Commodities: Similar to the reversal in US equities between Monday and Tuesday, commodities would experience the same change in bearing as speculators trimmed the opening session’s drive. The energy sector was green across the board Tuesday with natural gas, heating and gasoil all up. The most headline-friendly performance was registered by US crude oil where the bounce was rather tepid. The market was unable to retake $64 which was the previous week’s range floor. In metals, the field was red (with the exception of copper) with the haven-appeal of gold retracing a 1.2 percent gain Monday with an approximate 0.8 percent drop the subsequent session. All of this fits general ranges, which reflects well on the lack of conviction we currently register heading into the new quarter.

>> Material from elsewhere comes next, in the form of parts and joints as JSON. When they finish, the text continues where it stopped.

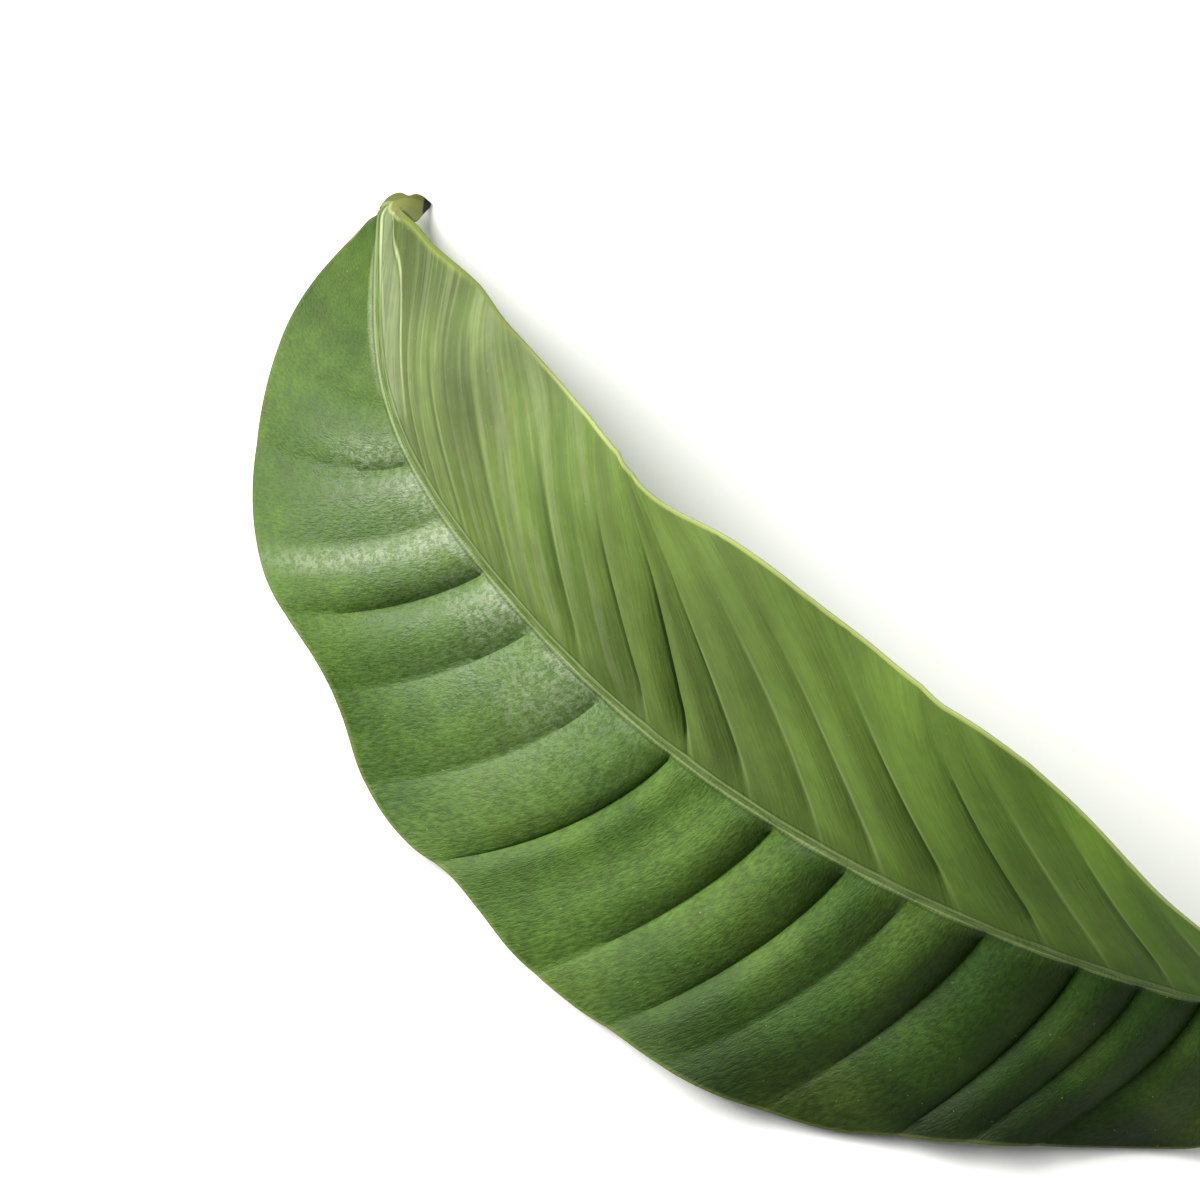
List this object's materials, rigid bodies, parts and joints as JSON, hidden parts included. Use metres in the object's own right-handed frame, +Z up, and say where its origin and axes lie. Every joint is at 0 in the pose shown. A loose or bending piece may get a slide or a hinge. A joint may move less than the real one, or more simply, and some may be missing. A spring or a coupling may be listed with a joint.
{
  "type": "pothos leaf",
  "caption": "Long pointed leaf with sunken side nerves, an arched blade and a short channelled stalk, picked and laid down.",
  "frame": {"origin": "centre of the bounding box at the level of the surface the leaf lies on", "axes": "+Z up, +X from the stalk's end towards the tip, the longest extent"},
  "size_m": [0.2974, 0.1064, 0.0673],
  "materials": {
    "leaf": "satin"
  },
  "bodies": {
    "root": {"leaf": "leaf"}
  },
  "joints": []
}
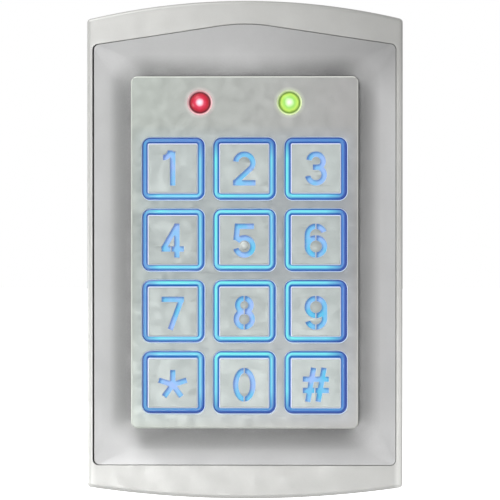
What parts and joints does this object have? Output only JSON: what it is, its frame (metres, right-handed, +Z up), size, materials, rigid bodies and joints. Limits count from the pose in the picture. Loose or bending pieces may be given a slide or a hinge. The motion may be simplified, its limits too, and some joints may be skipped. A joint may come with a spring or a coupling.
{
  "type": "keypad access reader",
  "caption": "Wall-mounted keypad access reader: cast zinc housing with a dished bezel, lit square push keys, two status lamps and a steel wall plate.",
  "frame": {"origin": "centre of the wall plate's back face, on the wall, level with the middle of the housing", "axes": "+Z up the wall, +X to the right of someone facing the keys, +Y into the wall; the keys face -Y"},
  "size_m": [0.076, 0.022, 0.12],
  "materials": {
    "frame_zinc": "satin silver lacquer on a zinc casting",
    "bezel_zinc": "satin silver lacquer on a zinc casting, slightly darker",
    "panel_steel": "satin, fine blasted grain",
    "cap_steel": "satin, bright bevelled edges",
    "light_guide": "translucent, lit blue from behind",
    "silicone": "milky translucent silicone",
    "carbon": "matt conductive carbon",
    "board_green": "green solder mask",
    "led_blue": "small surface lamps, lit blue",
    "led_red": "clear red epoxy, lit",
    "led_green": "clear green epoxy, lit",
    "chip_black": "matt moulding compound",
    "relay_black": "satin plastic case",
    "buzzer_black": "matt plastic case",
    "terminal_green": "satin green plastic",
    "coil_copper": "lacquered copper wire",
    "can_aluminium": "bright can",
    "cell_ceramic": "resin face on a ceramic disc",
    "cover_black": "fine textured plastic",
    "gasket_rubber": "matt rubber",
    "grommet_rubber": "satin rubber",
    "plate_steel": "zinc plated sheet steel",
    "screw_steel": "bright stainless steel"
  },
  "bodies": {
    "root": {"back_plate": "plate_steel", "outer_frame": "frame_zinc", "bezel": "bezel_zinc", "key_panel": "panel_steel", "key_mat": "silicone", "circuit_board": "board_green", "backlight_leds": "led_blue", "status_led_red": "led_red", "status_led_green": "led_green", "controller_chip": "chip_black", "relay": "relay_black", "buzzer": "buzzer_black", "terminal_header": "terminal_green", "antenna_coil": "coil_copper", "capacitors": "can_aluminium", "light_sensor": "cell_ceramic", "rear_cover": "cover_black", "seal_gasket": "gasket_rubber", "cable_grommet": "grommet_rubber", "security_screw": "screw_steel", "bezel_screws": "screw_steel", "panel_screws": "screw_steel", "board_screws": "screw_steel", "cover_screws": "screw_steel"},
    "key_1": {"keycap_1": "cap_steel", "light_frame_1": "light_guide", "contact_pill_1": "carbon"},
    "key_2": {"keycap_2": "cap_steel", "light_frame_2": "light_guide", "contact_pill_2": "carbon"},
    "key_3": {"keycap_3": "cap_steel", "light_frame_3": "light_guide", "contact_pill_3": "carbon"},
    "key_4": {"keycap_4": "cap_steel", "light_frame_4": "light_guide", "contact_pill_4": "carbon"},
    "key_5": {"keycap_5": "cap_steel", "light_frame_5": "light_guide", "contact_pill_5": "carbon"},
    "key_6": {"keycap_6": "cap_steel", "light_frame_6": "light_guide", "contact_pill_6": "carbon"},
    "key_7": {"keycap_7": "cap_steel", "light_frame_7": "light_guide", "contact_pill_7": "carbon"},
    "key_8": {"keycap_8": "cap_steel", "light_frame_8": "light_guide", "contact_pill_8": "carbon"},
    "key_9": {"keycap_9": "cap_steel", "light_frame_9": "light_guide", "contact_pill_9": "carbon"},
    "key_star": {"keycap_star": "cap_steel", "light_frame_star": "light_guide", "contact_pill_star": "carbon"},
    "key_0": {"keycap_0": "cap_steel", "light_frame_0": "light_guide", "contact_pill_0": "carbon"},
    "key_hash": {"keycap_hash": "cap_steel", "light_frame_hash": "light_guide", "contact_pill_hash": "carbon"}
  },
  "joints": [
    {"name": "key_1_press", "type": "slide", "parent": "root", "child": "key_1", "axis": [0, 1, 0], "range_m": [0, 0.0009], "stiffness_N_per_m": 1500, "springref_m": -0.0005, "deforming": ["key_mat"]},
    {"name": "key_2_press", "type": "slide", "parent": "root", "child": "key_2", "axis": [0, 1, 0], "range_m": [0, 0.0009], "stiffness_N_per_m": 1500, "springref_m": -0.0005, "deforming": ["key_mat"]},
    {"name": "key_3_press", "type": "slide", "parent": "root", "child": "key_3", "axis": [0, 1, 0], "range_m": [0, 0.0009], "stiffness_N_per_m": 1500, "springref_m": -0.0005, "deforming": ["key_mat"]},
    {"name": "key_4_press", "type": "slide", "parent": "root", "child": "key_4", "axis": [0, 1, 0], "range_m": [0, 0.0009], "stiffness_N_per_m": 1500, "springref_m": -0.0005, "deforming": ["key_mat"]},
    {"name": "key_5_press", "type": "slide", "parent": "root", "child": "key_5", "axis": [0, 1, 0], "range_m": [0, 0.0009], "stiffness_N_per_m": 1500, "springref_m": -0.0005, "deforming": ["key_mat"]},
    {"name": "key_6_press", "type": "slide", "parent": "root", "child": "key_6", "axis": [0, 1, 0], "range_m": [0, 0.0009], "stiffness_N_per_m": 1500, "springref_m": -0.0005, "deforming": ["key_mat"]},
    {"name": "key_7_press", "type": "slide", "parent": "root", "child": "key_7", "axis": [0, 1, 0], "range_m": [0, 0.0009], "stiffness_N_per_m": 1500, "springref_m": -0.0005, "deforming": ["key_mat"]},
    {"name": "key_8_press", "type": "slide", "parent": "root", "child": "key_8", "axis": [0, 1, 0], "range_m": [0, 0.0009], "stiffness_N_per_m": 1500, "springref_m": -0.0005, "deforming": ["key_mat"]},
    {"name": "key_9_press", "type": "slide", "parent": "root", "child": "key_9", "axis": [0, 1, 0], "range_m": [0, 0.0009], "stiffness_N_per_m": 1500, "springref_m": -0.0005, "deforming": ["key_mat"]},
    {"name": "key_star_press", "type": "slide", "parent": "root", "child": "key_star", "axis": [0, 1, 0], "range_m": [0, 0.0009], "stiffness_N_per_m": 1500, "springref_m": -0.0005, "deforming": ["key_mat"]},
    {"name": "key_0_press", "type": "slide", "parent": "root", "child": "key_0", "axis": [0, 1, 0], "range_m": [0, 0.0009], "stiffness_N_per_m": 1500, "springref_m": -0.0005, "deforming": ["key_mat"]},
    {"name": "key_hash_press", "type": "slide", "parent": "root", "child": "key_hash", "axis": [0, 1, 0], "range_m": [0, 0.0009], "stiffness_N_per_m": 1500, "springref_m": -0.0005, "deforming": ["key_mat"]}
  ]
}
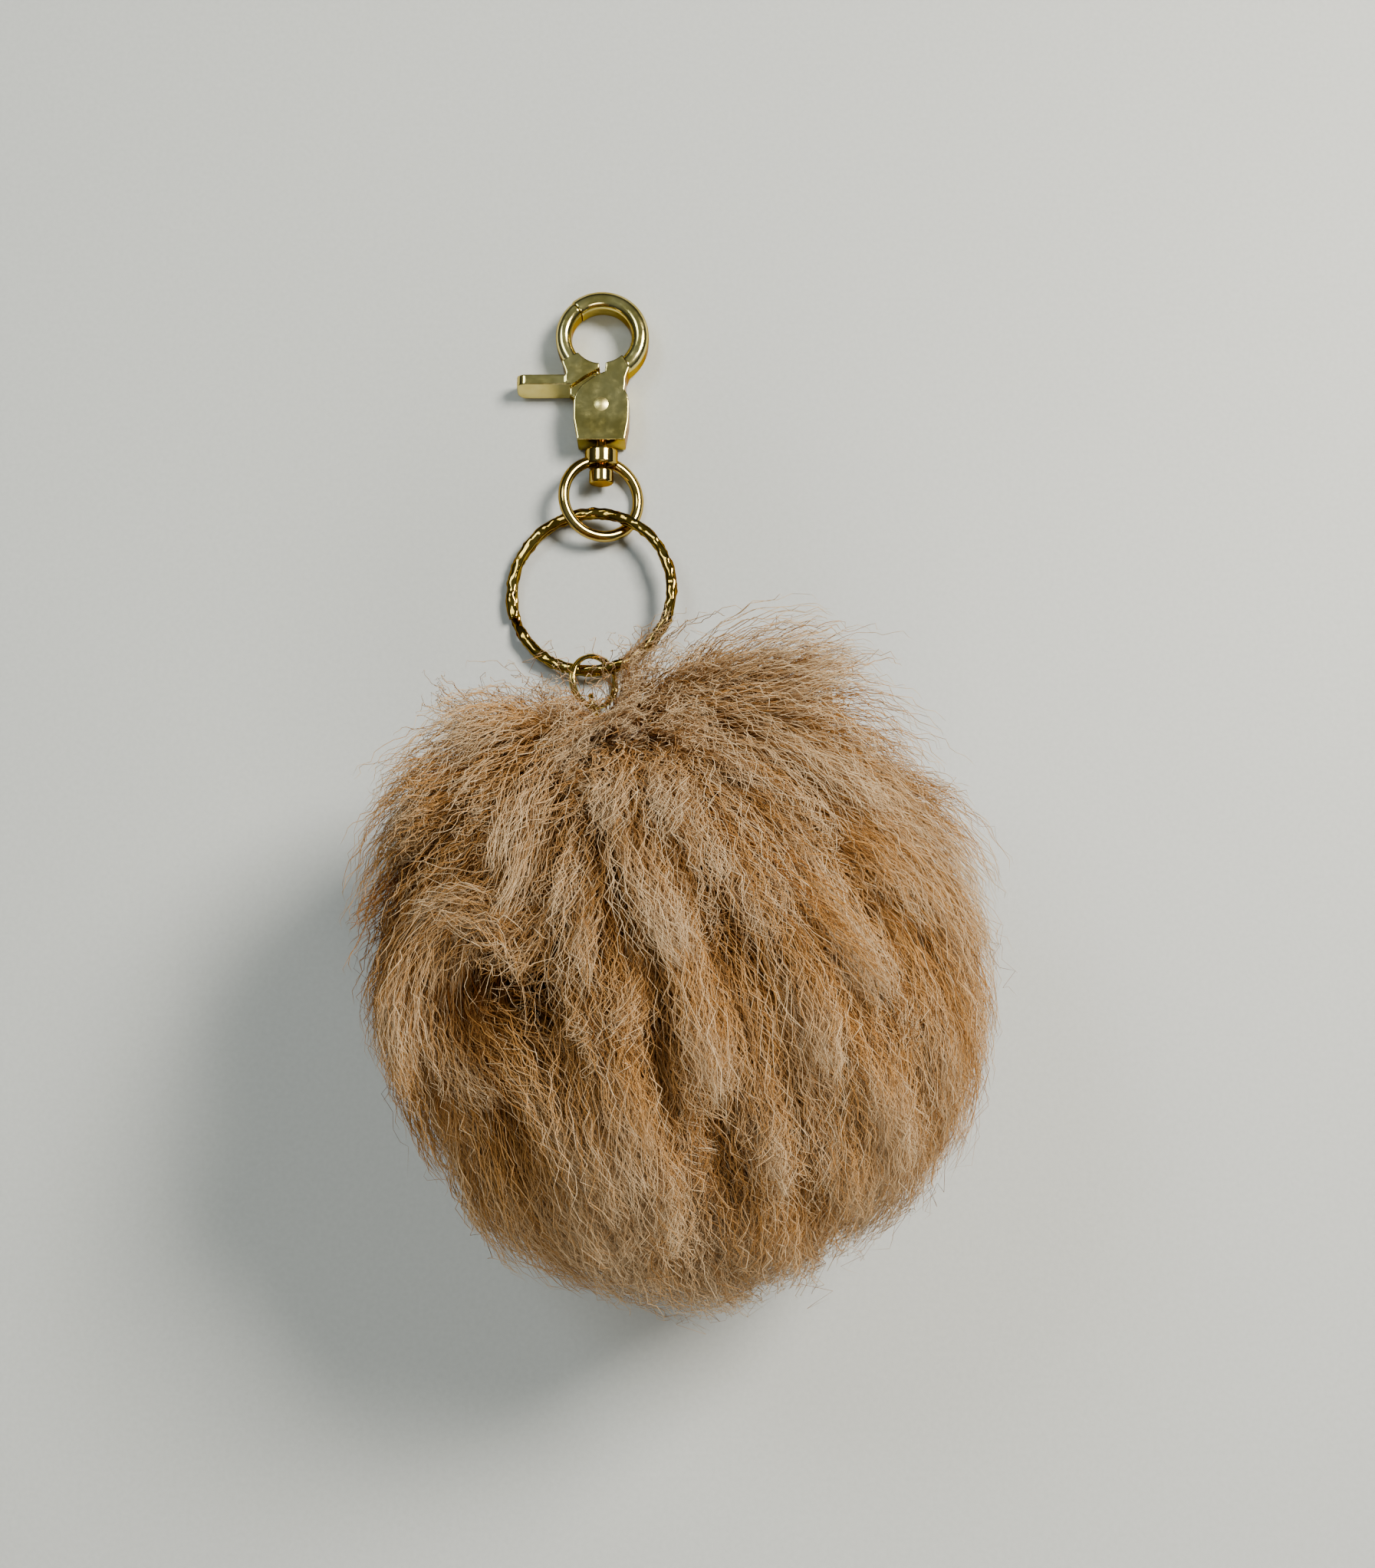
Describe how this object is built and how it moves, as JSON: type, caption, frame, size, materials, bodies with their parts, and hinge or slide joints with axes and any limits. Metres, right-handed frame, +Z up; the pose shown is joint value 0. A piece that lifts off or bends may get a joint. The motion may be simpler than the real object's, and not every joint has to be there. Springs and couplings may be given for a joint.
{
  "type": "plush keychain",
  "caption": "Fur pompom key charm with a swivel snap hook, a split key ring and a small jump ring at the neck of the ball.",
  "frame": {"origin": "bottom centre of the whole charm's box, on the surface it lies on", "axes": "+Z up from the surface; +Y along the charm towards the snap hook, with the fur ball towards -Y; +X to the right as seen from above"},
  "size_m": [0.08, 0.1434, 0.075],
  "materials": {
    "gold_plate": "polished plate with fine wear",
    "hammered_gold": "hammered polished plate",
    "spring_steel": "plain",
    "thread": "waxed thread",
    "pelt": "soft backing",
    "stuffing": "polyester fibre",
    "fur": "long crimped pile"
  },
  "bodies": {
    "clasp": {"clasp_body": "gold_plate", "trigger_rivet": "gold_plate", "swivel_post": "gold_plate"},
    "trigger": {"trigger": "gold_plate", "trigger_spring": "spring_steel"},
    "swivel": {"swivel_eye": "gold_plate"},
    "key_ring": {"key_ring": "hammered_gold"},
    "jump_ring": {"jump_ring": "gold_plate"},
    "pompom": {"eye_pin": "gold_plate", "pin_washer": "spring_steel", "gather_thread": "thread", "pelt_skin": "pelt", "stuffing_core": "stuffing", "fur_pile": "fur"}
  },
  "joints": [
    {"name": "trigger_pivot", "type": "hinge", "parent": "clasp", "child": "trigger", "pos_m": [-0.0113, 0.0544, 0.00275], "axis": [0, 0, 1], "range_deg": [0, 24], "stiffness_Nm_per_rad": 0.004, "springref_deg": -20.05},
    {"name": "swivel_spin", "type": "hinge", "parent": "clasp", "child": "swivel", "pos_m": [-0.0113, 0.0469, 0.00275], "axis": [0, 1, 0], "continuous": true},
    {"name": "key_ring_swing", "type": "hinge", "parent": "swivel", "child": "key_ring", "pos_m": [-0.0113, 0.0381, 0.00277], "axis": [0.9081, -0.16, 0.387], "range_deg": [-80, 80]},
    {"name": "jump_ring_slide", "type": "hinge", "parent": "key_ring", "child": "jump_ring", "pos_m": [-0.0126, 0.027, 0.00275], "axis": [-0.1392, 0, 0.9903], "range_deg": [-45, 45]},
    {"name": "pompom_swing", "type": "hinge", "parent": "jump_ring", "child": "pompom", "pos_m": [-0.01215, 0.01007, 0.003], "axis": [1, 0, 0], "range_deg": [-40, 90]}
  ]
}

S&P/ASX 200 starts new quarter by falling again, but only slightly: Trade tensions between China and the US continued to fester as trading in Q2’18 got underway, with shares on Wall Street falling sharply on Monday and holding flat on Tuesday in choppy trading. Shares on the benchmark Australian index followed their Wall Street peers lower initially but rebounded after a takeover offer emerged for gas company Santos, which sent the company’s shares higher by +16.2%. Elsewhere, shares in BHP Billiton and Rio Tinto gained by +1.8% and +2.1% respectively, with the S&P/ASX closed lower by a mere -0.13%at 5751.90.
SPI futures moved -7.44 or -0.13% to 5751.92.
AUD/USD moved 0.0018 or 0.23% to 0.7681.
On Wallstreet: Dow Jones 0.5%, S&P 500 0.43%, Nasdaq 0.08%.
In New York: BHP 0.69%, Rio -0.55%.
In Europe: Stoxx 50 -0.43%, FTSE 100 -0.37%, CAC 40 -0.29%, DAX 30 -0.78%.
Spot Gold moved -0.64% to US$1332.65 an ounce.
Brent Crude moved 0.49% to US$67.97 a barrel.
US Crude Oil moved 0.52% to US$63.34 a barrel.
Iron Ore moved -1.79% to CNY439 a tonne.
LME Allumnium moved -1.11% to US$2004.5 a tonne.
LME Copper moved 0.74% to US$6714 a tonne.
10-Year Bond Yield: US 2.78%, Germany 0.5%, Australia 2.61%.